Purpose To demonstrate the feasibility of a four‐dimensional phase contrast (PC) technique that permits spatial and temporal coverage of an entire three‐dimensional volume, to quantitatively validate its accuracy against an established time resolved two‐dimensional PC technique to explore advantages of the approach with regard to the four‐dimensional nature of the data. Materials and Methods Time‐resolved, three‐dimensional anatomical images were generated simultaneously with registered three‐directional velocity vector fields. Improvements compared to prior methods include retrospectively gated and respiratory compensated image acquisition, interleaved flow encoding with freely selectable velocity encoding (venc) along each spatial direction, and flexible trade‐off between temporal resolution and total acquisition time. Results The implementation was validated against established two‐dimensional PC techniques using a well‐defined phantom, and successfully applied in volunteer and patient examinations. Human studies were performed after contrast administration in order to compensate for loss of in‐flow enhancement in the four‐dimensional approach.
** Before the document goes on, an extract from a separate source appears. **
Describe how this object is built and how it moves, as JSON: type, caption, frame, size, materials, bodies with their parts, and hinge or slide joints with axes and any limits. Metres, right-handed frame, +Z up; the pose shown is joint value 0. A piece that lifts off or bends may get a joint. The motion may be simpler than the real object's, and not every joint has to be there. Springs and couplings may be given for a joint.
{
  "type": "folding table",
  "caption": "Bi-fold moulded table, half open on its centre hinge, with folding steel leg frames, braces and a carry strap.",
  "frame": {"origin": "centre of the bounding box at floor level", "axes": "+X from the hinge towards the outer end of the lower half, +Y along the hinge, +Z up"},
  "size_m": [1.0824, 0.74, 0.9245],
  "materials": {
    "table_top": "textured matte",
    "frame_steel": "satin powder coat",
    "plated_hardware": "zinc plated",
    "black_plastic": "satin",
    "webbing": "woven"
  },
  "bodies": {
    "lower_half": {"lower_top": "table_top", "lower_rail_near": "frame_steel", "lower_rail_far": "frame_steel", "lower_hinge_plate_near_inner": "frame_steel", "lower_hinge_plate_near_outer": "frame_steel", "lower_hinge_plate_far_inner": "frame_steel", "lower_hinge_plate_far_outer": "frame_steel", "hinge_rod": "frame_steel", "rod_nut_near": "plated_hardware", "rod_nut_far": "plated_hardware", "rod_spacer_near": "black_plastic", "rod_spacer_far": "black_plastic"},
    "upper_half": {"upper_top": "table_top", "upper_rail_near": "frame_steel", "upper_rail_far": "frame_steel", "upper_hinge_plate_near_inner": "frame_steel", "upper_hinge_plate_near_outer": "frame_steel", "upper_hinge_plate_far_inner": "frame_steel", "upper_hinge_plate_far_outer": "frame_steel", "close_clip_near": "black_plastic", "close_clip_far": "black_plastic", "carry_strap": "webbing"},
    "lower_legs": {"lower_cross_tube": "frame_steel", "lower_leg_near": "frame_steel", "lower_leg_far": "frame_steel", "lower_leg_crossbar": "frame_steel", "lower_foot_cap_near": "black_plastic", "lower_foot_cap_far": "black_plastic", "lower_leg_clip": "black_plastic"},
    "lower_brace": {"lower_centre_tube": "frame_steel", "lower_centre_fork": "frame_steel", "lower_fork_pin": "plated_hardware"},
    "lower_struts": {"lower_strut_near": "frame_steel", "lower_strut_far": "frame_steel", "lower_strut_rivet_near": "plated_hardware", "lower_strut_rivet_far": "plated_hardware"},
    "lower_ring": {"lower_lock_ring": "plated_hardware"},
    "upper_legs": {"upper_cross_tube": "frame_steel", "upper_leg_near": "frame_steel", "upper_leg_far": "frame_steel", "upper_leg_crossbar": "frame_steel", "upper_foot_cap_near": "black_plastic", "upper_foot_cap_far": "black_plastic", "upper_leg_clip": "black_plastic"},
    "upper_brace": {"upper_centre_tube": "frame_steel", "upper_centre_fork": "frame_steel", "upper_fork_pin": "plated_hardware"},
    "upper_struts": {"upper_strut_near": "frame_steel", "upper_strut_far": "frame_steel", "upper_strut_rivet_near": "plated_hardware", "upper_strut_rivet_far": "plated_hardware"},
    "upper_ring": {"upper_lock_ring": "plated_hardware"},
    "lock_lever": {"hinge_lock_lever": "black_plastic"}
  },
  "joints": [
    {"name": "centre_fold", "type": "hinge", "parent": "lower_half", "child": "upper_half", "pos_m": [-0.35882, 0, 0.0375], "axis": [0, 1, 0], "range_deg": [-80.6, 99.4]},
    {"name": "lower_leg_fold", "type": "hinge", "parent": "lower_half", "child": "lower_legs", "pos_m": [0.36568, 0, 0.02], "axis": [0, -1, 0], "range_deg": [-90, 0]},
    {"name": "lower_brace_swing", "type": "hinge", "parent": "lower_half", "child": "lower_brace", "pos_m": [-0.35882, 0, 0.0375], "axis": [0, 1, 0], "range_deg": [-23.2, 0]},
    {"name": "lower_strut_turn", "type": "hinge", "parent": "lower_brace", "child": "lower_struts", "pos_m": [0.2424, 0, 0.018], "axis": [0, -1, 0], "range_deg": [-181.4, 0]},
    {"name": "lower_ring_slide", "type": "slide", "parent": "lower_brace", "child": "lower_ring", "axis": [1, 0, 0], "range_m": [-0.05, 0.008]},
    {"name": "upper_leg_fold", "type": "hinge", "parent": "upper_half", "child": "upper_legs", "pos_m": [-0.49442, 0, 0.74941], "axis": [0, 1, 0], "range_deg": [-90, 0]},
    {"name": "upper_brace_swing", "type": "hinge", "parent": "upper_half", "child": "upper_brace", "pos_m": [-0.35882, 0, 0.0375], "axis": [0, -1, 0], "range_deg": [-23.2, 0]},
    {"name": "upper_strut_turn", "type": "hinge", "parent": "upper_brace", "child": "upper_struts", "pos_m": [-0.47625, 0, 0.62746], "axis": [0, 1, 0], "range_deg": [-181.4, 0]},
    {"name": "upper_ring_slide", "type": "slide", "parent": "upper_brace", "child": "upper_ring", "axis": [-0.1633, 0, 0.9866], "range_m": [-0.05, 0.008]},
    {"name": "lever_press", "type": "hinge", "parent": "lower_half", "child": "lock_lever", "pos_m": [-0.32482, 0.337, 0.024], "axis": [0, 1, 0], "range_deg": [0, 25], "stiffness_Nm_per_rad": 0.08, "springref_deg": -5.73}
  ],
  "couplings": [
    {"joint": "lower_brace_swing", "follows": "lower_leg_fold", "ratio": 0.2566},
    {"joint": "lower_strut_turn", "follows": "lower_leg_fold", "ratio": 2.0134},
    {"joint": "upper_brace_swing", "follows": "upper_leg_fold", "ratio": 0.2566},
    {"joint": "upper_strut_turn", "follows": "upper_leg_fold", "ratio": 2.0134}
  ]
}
Conclusion Advantages of the four‐dimensional approach include the complete spatial and temporal coverage of the cardiovascular region of interest and the ability to obtain high spatial resolution in all three dimensions with higher signal‐to‐noise ratio compared to two‐dimensional methods at the same resolution. In addition, the four‐dimensional nature of the data offers a variety of image processing options, such as magnitude and velocity multi‐planar reformation, three‐directional vector field plots, and velocity profiles mapped onto selected planes of interest. J. Magn. Reson. Imaging 2003;17:499–506. © 2003 Wiley‐Liss, Inc.